“Jane” introduced the serious side of Barenaked Ladies

“Jane” introduced the serious side of Barenaked Ladies

In Hear This, A.V. Club writers sing the praises of songs they know well—some inspired by a weekly theme and some not, but always songs worth hearing. This week, we’re picking our favorite less-popular songs from 1994.

The thing about a wall of CDs or a shelf full of vinyl is that it fixes the collector’s taste in amber; digital formats have made preferences much more fluid, the ease of deleting a track (or album, or entire discography) from an iPod far easier than unloading a crate of albums at a record shop. So while I only carry two Barenaked Ladies albums—1994’s Maybe You Should Drive and 2000’s Maroon—on my current iPod, the jewel cases of every disc the band put out between 1992 and 2004 will never let me forget there was a time when Barenaked Ladies were my favorite band in the world.

That’s a difficult choice to defend, but here are the rejoinders: High school, high-school band, high-school theater, and Maybe You Should Drive, the slight-detour sophomore effort that downplays the mugging-in-short-pants image established by the doofier passages of the band’s debut LP, Gordon. Barenaked Ladies will always be defined by that album’s end-of-setlist sing-along, “If I Had $1000000,” but the band deserves to be equally characterized by songs like “Jane,” the lovely ode to unrequited crushes and platonic cohabitation that opens Maybe You Should Drive. It’s the more “mature” album (even if its opening track and lead single comes from a very early 20s POV), with fewer jokes and more tracks likely to entertain listeners outside of the alto saxophone section of the Brighton High School Marching 200.
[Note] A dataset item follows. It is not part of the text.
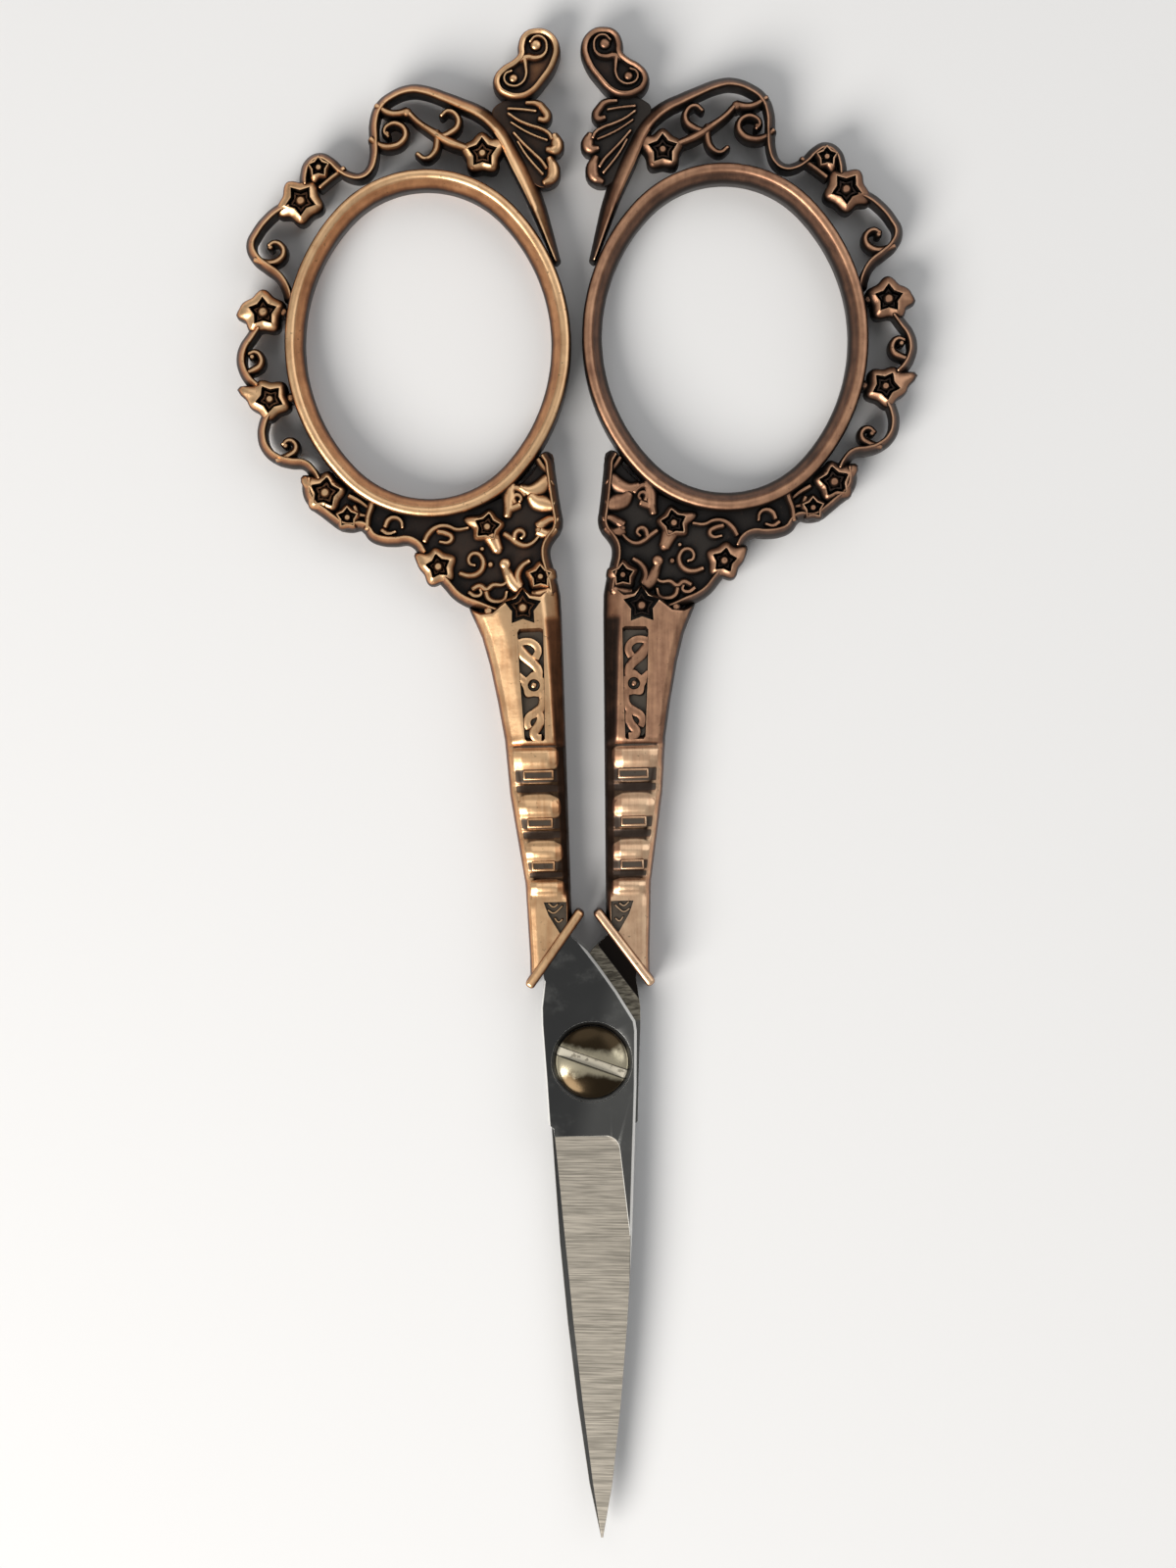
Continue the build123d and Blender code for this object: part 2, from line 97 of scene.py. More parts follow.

In the immediate wake of Maybe You Should Drive, the band criticized the big-budget indulgences of the record’s producer, longtime K.D. Lang collaborator Ben Mink, but “Jane” exemplifies where Mink’s mindset was spot on. The song’s lushness channels Barenaked Ladies’ manic energy as well as any smart-aleck Yoko Ono allusion: There are few moments in the band’s catalogue as straight-up enchanting as the call-and-response between “Jane”’s guitars and hammer dulcimer. The song might not represent who the Barenaked Ladies were upon Maybe You Should Drive’s release (though the Juliana Hatfield-Evan Dando allusion gives it a “born on” date), or even who they were when they were my favorite band. The curatorial pleasures of the Internet age, however, allow this listener to pave over the memory of “One Week” with “Jane” and the 11 songs that follow it.